A friend finally hooked him up with mega-promoter/manager Harvey Goldsmith, and Beck awoke. The Who guitarist Pete Townshend told him that with Goldsmith, " 'your feet won't touch the ground.' And that's exactly what's happened."
The live Ronnie Scott's album kick-started the return, but Goldsmith pushed him to go in the studio so he'd have new material to take on the road.
"You gotta do now," says Beck, whose post-Yardbirds career as an instrumentalist was never dependent on topping the singles charts.
"If I had those hits, I would be sorely tempted to be lazy and just do those," he says. "Probably that will never happen because it's just not in my nature. I can't think of anything more boring than being a live jukebox."
With E&C, he took "a risk" by assembling a wildly eclectic, half-instrumental album that includes orchestra-backed songs (Puccini's Nessun Dorma aria) along with jazz-fusion originals and covers ranging from R&B belter Screamin' Jay Hawkins' "I Put a Spell on You" to an instrumental "Somewhere Over the Rainbow."
Longtime fans don't need a whiplash alert. They're used to his restless taste and the shape-shifting of his guitar sound, from distortion-heavy and piercing to more soothing experiments with mimicking the human voice.
"But that's me!" Beck says, chuckling. "This is the naughtiness of my thoughts."
Producer/drummer/songwriter Narada Michael Walden, 57, who backed Beck on Wired and is in his new road band, relishes the challenges Beck offers. "I like this phase, mixing things back to back. It's really kind of wild. String quartets, then bashing with the blues. It keeps it fresh."
But it doesn't lessen Beck's anxiety about "walking onstage and not really knowing whether you'll break a string or trip. It's a real deal — people have come a long way to be there, they pay a lot of money, the pressure is intense." Later, he freely admits he flubs notes "every other five seconds. It's sheer nerves."
Beck's reputation as a worrywart and as a band leader whose groups seldom lasted long are probably a result of misunderstandings, says Irish rockabilly singer Imelda May, 35, who contributes a vocal performance to E&C and will join him on some tour dates. "Jeff is a perfectionist. He realizes he's good, but I don't think he realizes maybe how good he is to us mere mortals. When you hear what you think is the best thing in the world, he says, 'Do another take.' His garbage is everybody else's best."
That elite "garbage" has been recycled for decades by musicians across the age and talent spectrums. When The Edge, 48, inducted The Yardbirds into the Rock Hall in 1992, and when Page, 66, inducted him last year for solo work, they both cited Beck's influence.
Shred-guitar master Joe Satriani, 53, says Beck "stands alone in pioneering his unorthodox use of picking-hand techniques.
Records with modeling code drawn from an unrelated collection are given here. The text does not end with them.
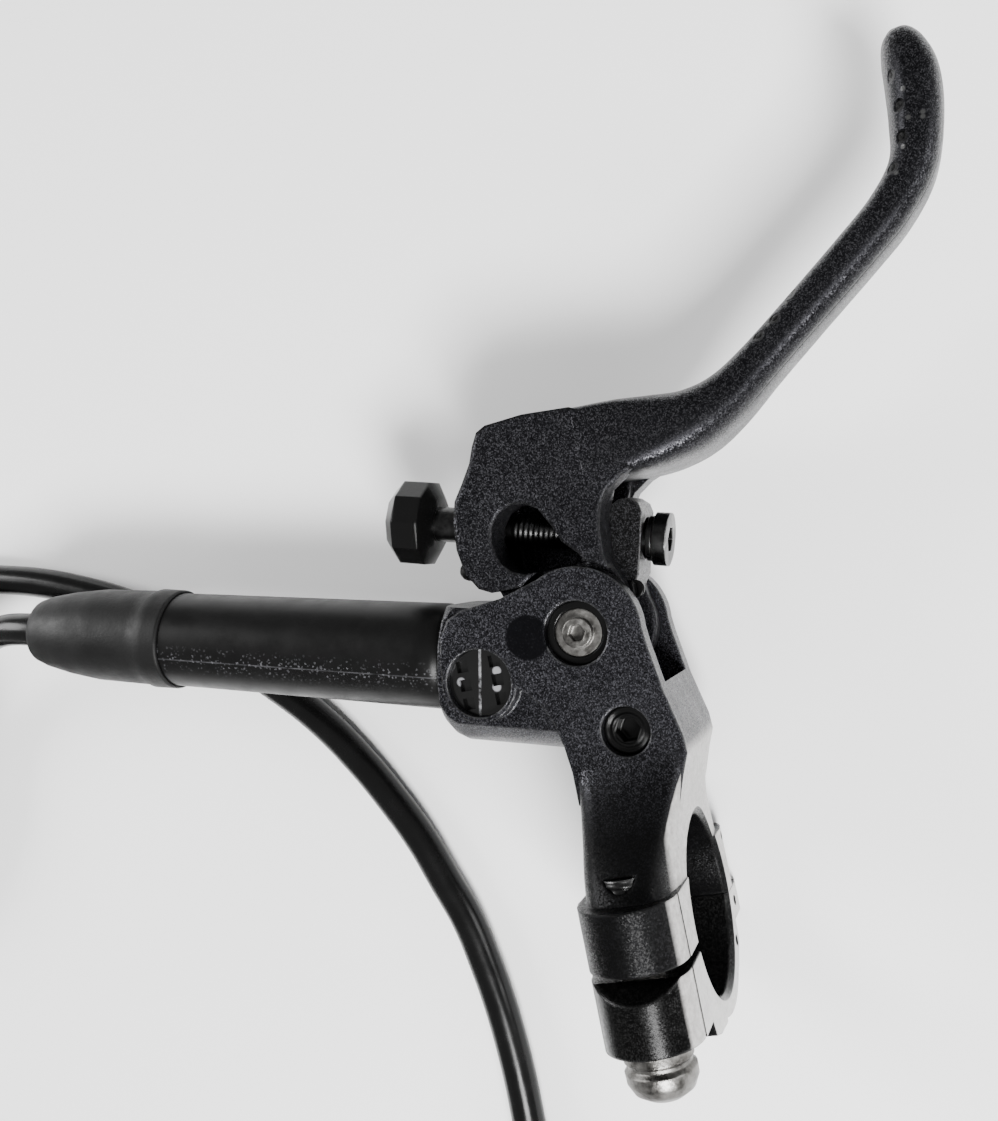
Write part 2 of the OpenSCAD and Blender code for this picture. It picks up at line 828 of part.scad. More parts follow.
module hose_coil() {
    color(rubber)
    translate([coil_c[0], coil_c[1], floor_z])
        rotate_extrude($fn = 96)
            polygon([[coil_in + 1, 0], [coil_out - 1, 0], [coil_out, 1.2], [coil_out, 8.8],
                [coil_out - 1, 10], [coil_in + 1, 10], [coil_in, 8.8], [coil_in, 1.2]]);
}

// two soft bands round the coil
module coil_ties() {
    color("dimgray")
    for (w = [100, 230])
        translate([coil_c[0], coil_c[1], 0])
            rotate([0, 0, w])
                translate([coil_r, 0, floor_z])
                    difference() {
                        translate([-hose_d - 0.7, -2, 0.001])
                            cube([2 * hose_d + 1.4, 4, 2 * hose_d + 0.8]);
                        translate([-hose_d - 0.1, -3, -1])
                            cube([2 * hose_d + 0.12, 6, 2 * hose_d + 1.02]);
                    }
}

// fitting at the hose's free end, pushed out straight along the hose
module hose_end_nut() {
    color(steel)
    translate(tail_end)
        rotate([90, 0, 0])
            difference() {
                union() {
                    translate([0, 0, -9])
                        cylinder(r = 4, h = 6, $fn = 6);
                    translate([0, 0, -3.1])
                        cylinder(r = 3.2, h = 5.1);
                }
                translate([0, 0, -12])
                    cylinder(d = hose_d + 0.1, h = 20);
            }
}

module hose_end_olive() {
    color("goldenrod")
    translate(tail_end)
        rotate([90, 0, 0])
            ring(2.5, 1.2, 2.6);
}

lever_body();
clamp_cap();
clamp_bolts();
pivot_pin();
pivot_bushes();
bleed_screws();
window_insert();
cylinder_tube();
retaining_ring();
reservoir_bladder();
end_boot();
hose_nut();
hose_olive();
piston();
piston_seals();
pushrod();
return_spring();
cam_link();
link_screw();
lever_blade();
stop_stub();
knob_bush();
reach_pads();
reach_knob();
reach_screw();
screw_disc();
hose_lead();
hose_coil();
hose_tail();
coil_ties();
hose_end_nut();
hose_end_olive();
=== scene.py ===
import math

import bmesh
import bpy
import numpy as np
from mathutils import Matrix, Vector


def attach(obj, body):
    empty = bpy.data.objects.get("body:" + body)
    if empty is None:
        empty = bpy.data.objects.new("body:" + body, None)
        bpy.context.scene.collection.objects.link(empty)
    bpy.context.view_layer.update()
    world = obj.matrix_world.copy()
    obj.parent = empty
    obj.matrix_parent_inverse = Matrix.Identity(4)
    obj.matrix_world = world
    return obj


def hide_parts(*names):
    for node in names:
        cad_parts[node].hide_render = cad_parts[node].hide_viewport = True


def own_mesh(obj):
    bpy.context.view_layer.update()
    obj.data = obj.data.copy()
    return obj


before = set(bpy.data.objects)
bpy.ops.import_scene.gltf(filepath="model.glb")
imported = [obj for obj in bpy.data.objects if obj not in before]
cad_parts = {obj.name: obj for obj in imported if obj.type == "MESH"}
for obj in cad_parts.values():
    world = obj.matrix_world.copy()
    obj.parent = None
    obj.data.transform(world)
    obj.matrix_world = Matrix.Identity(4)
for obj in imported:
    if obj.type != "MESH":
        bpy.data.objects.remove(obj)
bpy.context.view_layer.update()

scene = bpy.context.scene

# Camera
# It stands above the lever, a little inboard of the clamp's outer face, and looks
# down on the side that the rider sees. It is turned clockwise by eleven degrees.

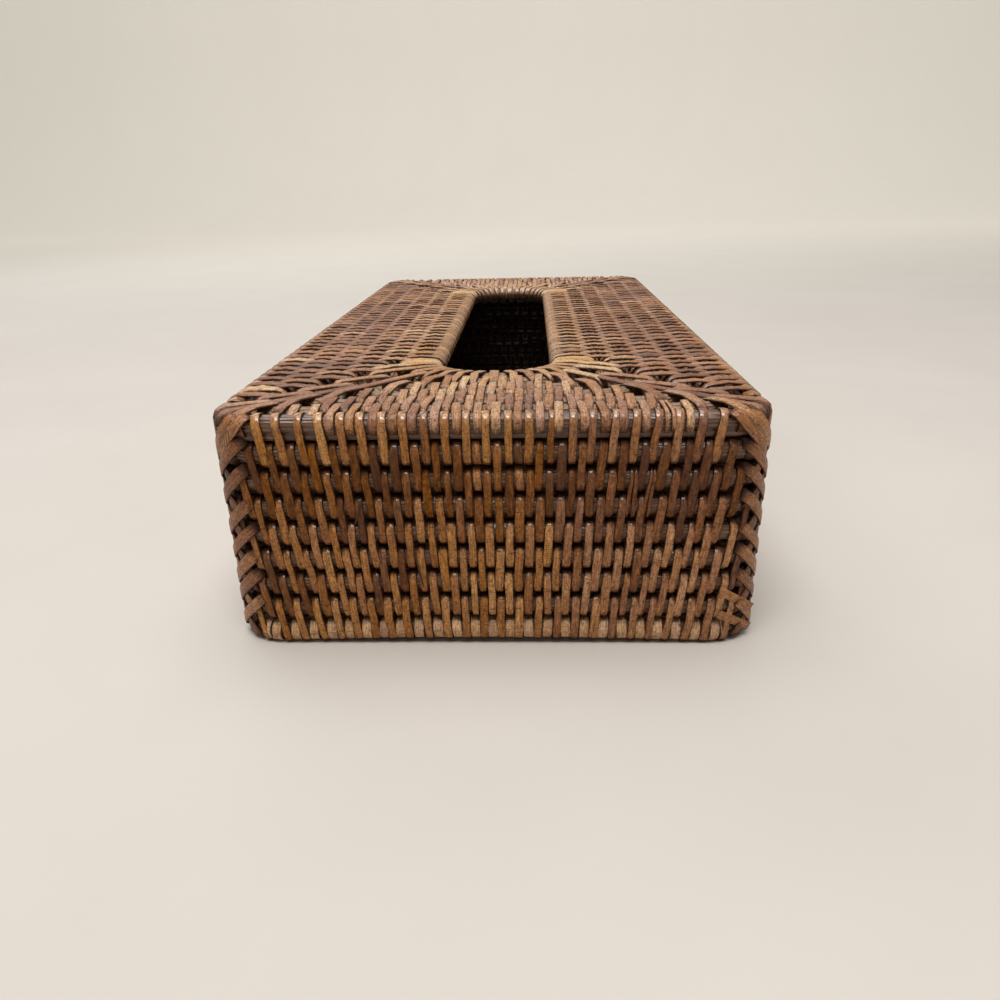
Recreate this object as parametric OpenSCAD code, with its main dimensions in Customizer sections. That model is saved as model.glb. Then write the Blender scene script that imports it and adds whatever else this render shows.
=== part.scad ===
// Woven cover for a flat tissue box: rods laid one over another and lashed
// together with flat cane strips. Open underneath, with a long slot in the top.
// Width runs along X, length along Y, and the bottom edge rests on Z = 0.

/* [Cover] */

// Length of the whole cover, over the lashing
cover_length = 290; // [220:1:380]

// Width of the whole cover, over the lashing
cover_width = 145; // [125:1:220]

// Radius of the upright corners, over the lashing
corner_radius = 14; // [12:0.5:24]

/* [Slot] */

// Length of the slot in the top
slot_length = 189; // [120:1:189]

// Width of the slot in the top
slot_width = 34; // [30:1:40]

// Radius at the four corners of the slot
slot_corner_radius = 14.5; // [8:0.5:15]

/* [Rods] */

// Thickness of one rod
rod_diameter = 5.6; // [4:0.1:5.6]

// Free height between two rods of the wall, enough for two strips to pass
rod_gap = 1.8; // [1.6:0.1:2.5]

/* [Lashing] */

// Width of a cane strip
strip_width = 2.3; // [1.5:0.1:2.5]

// Thickness of a cane strip
strip_thickness = 0.6; // [0.4:0.05:0.6]

// Distance from strip to strip along the two ends
end_stitch_pitch = 5.8; // [5.6:0.1:9]

// Distance from strip to strip along the two sides
side_stitch_pitch = 6.3; // [5.6:0.1:9]

// Lean of the strips nearest to the corners, in degrees
strip_lean = 4; // [0:0.5:4]

// Width of the strips that open like a fan round the ends of the slot
fan_strip_width = 1.9; // [1.2:0.1:2]

// Depth of the flat that standing has pressed under the corners
foot_flat = 0.15; // [0.05:0.05:0.3]

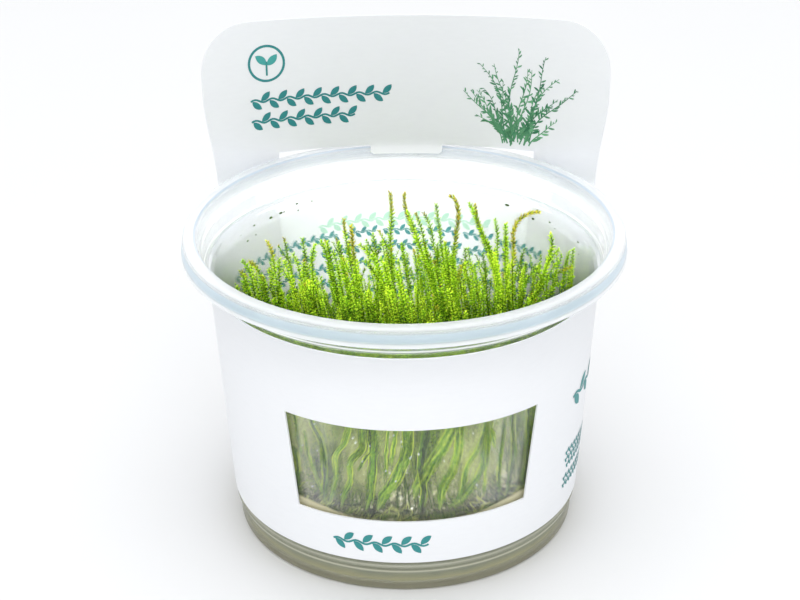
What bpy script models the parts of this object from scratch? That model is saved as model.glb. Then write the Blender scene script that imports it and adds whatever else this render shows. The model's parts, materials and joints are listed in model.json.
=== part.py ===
"""Flame moss growing on gel in a clear cup, with the printed card sleeve round it.

Metres, +Z up. The origin is the middle of the cup's base, where it stands. The window in the card faces -Y,
and the card's display panel stands behind the cup, at +Y.
"""

import math
import random

import bmesh
import bpy
from mathutils import Vector

MM = 0.001

# Cup
CUP_HEIGHT = 68.0 * MM
RIM_RADIUS = 47.5 * MM
RIM_TOP_RADIUS = 46.9 * MM
LIP_RADIUS = 44.5 * MM
RIM_SKIRT = 4.4 * MM
RIM_CROWN = 0.3 * MM
CUP_WALL = 0.7 * MM
BASE_RADIUS = 37.0 * MM
BASE_THICKNESS = 1.2 * MM
FOOT_CORNER = 1.0 * MM
WALL_TAPER = 0.0717
LEDGE_HEIGHT = 59.6 * MM
LEDGE_STEP = 1.3 * MM
BEAD_LOW = 5.5 * MM
BEAD_HIGH = 6.8 * MM
BEAD_STANDS = 0.4 * MM
ROUND_STEPS = 48

# Fit between pieces that touch
GAP = 0.3 * MM

# Gel
GEL_TOP = 19.3 * MM
GEL_CREEP = 0.7 * MM
GEL_CREEP_WIDTH = 2.4 * MM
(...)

No one else dares embark down that road out of respect, and fear of failure, I suspect."
Despite the accolades, there's only a handful of artists whose respect Beck cherishes, starting with producer George Martin, Stevie Wonder and jazz keyboardist/composer Jan Hammer.
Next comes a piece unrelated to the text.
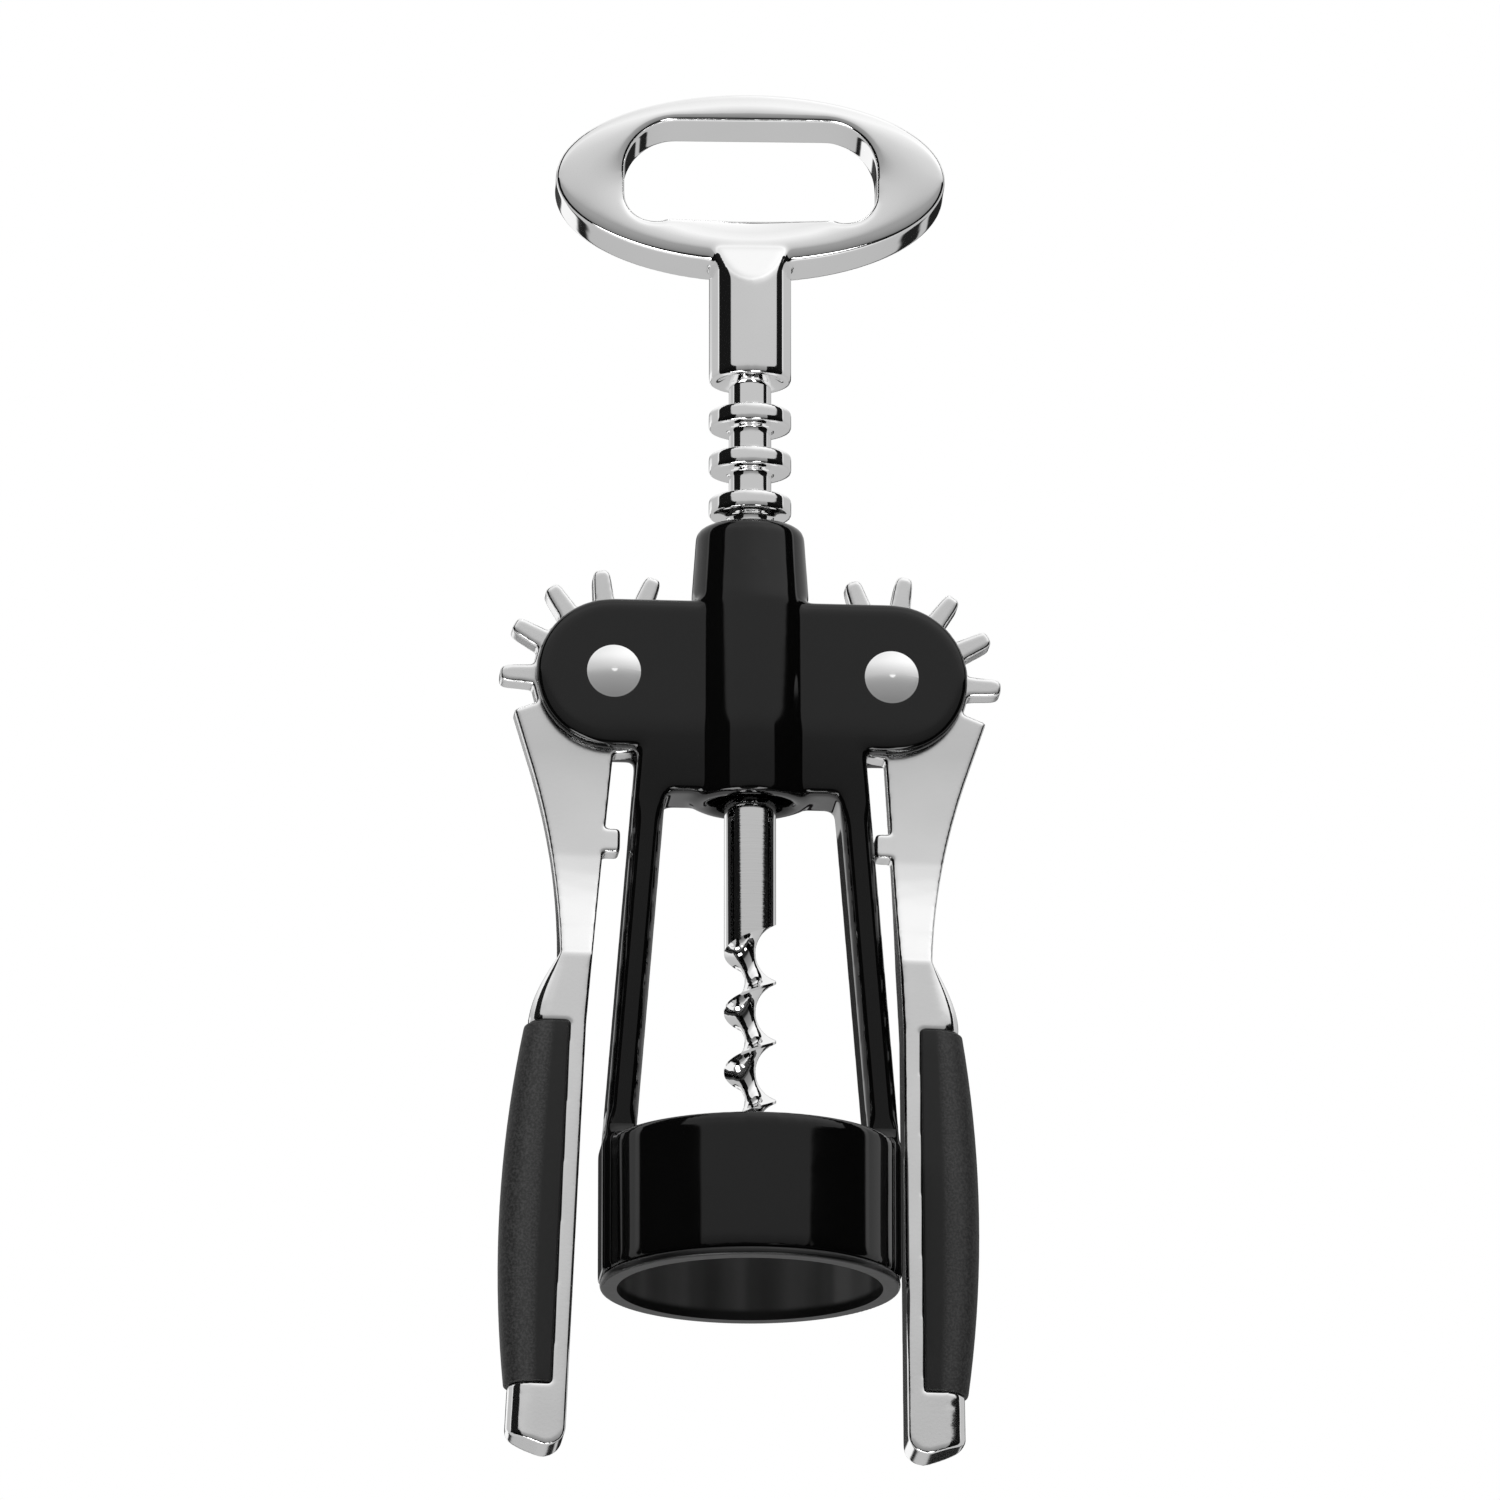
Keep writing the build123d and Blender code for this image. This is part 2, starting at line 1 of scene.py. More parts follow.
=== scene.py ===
import bmesh
import bpy
import json
import math
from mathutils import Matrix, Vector


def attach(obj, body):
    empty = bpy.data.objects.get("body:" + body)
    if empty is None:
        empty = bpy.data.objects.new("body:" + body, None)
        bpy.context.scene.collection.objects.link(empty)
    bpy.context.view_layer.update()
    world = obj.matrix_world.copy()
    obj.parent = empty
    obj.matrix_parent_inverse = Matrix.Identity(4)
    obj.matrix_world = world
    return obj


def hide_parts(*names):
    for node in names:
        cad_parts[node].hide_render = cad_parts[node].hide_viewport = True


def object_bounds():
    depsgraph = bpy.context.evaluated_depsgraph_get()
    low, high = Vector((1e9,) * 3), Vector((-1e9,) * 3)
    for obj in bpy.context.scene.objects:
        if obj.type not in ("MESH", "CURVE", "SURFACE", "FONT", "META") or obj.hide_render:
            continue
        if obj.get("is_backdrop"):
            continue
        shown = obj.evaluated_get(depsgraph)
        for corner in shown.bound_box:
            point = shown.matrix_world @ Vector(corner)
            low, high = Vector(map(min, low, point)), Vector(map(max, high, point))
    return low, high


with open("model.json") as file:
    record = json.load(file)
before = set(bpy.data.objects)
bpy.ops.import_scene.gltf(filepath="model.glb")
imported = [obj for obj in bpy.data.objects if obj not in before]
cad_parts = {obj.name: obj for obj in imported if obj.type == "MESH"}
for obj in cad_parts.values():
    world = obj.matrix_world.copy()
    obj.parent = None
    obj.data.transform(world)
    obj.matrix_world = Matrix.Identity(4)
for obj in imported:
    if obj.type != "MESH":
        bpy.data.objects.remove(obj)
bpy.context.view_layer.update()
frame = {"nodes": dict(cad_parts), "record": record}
print("frame loaded")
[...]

"They are the building blocks of my mental stability, my guiding lights," Beck says. And jazz-rock bassist Stanley Clarke, with whom Beck toured in the '70s, "was amazing. He enabled me to have a reasonably successful financial career (without having) to go buy silly trousers with leopard skin!" — a not-so-subtle poke, perhaps, at one-time Jeff Beck Group singer Rod Stewart.
(Beck's rarely recorded own voice, incidentally, "is better than he thinks," May says.)
Beck is reluctant to anoint a new guitar hero, or even speculate on whether instrumental virtuosity will ever be valued as highly as it was.
"Is the guitar age dead?" he asks. "We're still here, playing," he says, referring to himself and Clapton.
"I have seen guys on the Internet who are astonishing, but whether they will ever emerge as guitar heroes or not ... Let's see at the blues festivals what lies ahead. The chances for young players are there, but you're never going to reiterate what went on with Jimi Hendrix and Jimmy and me and Eric. Something else is going to happen."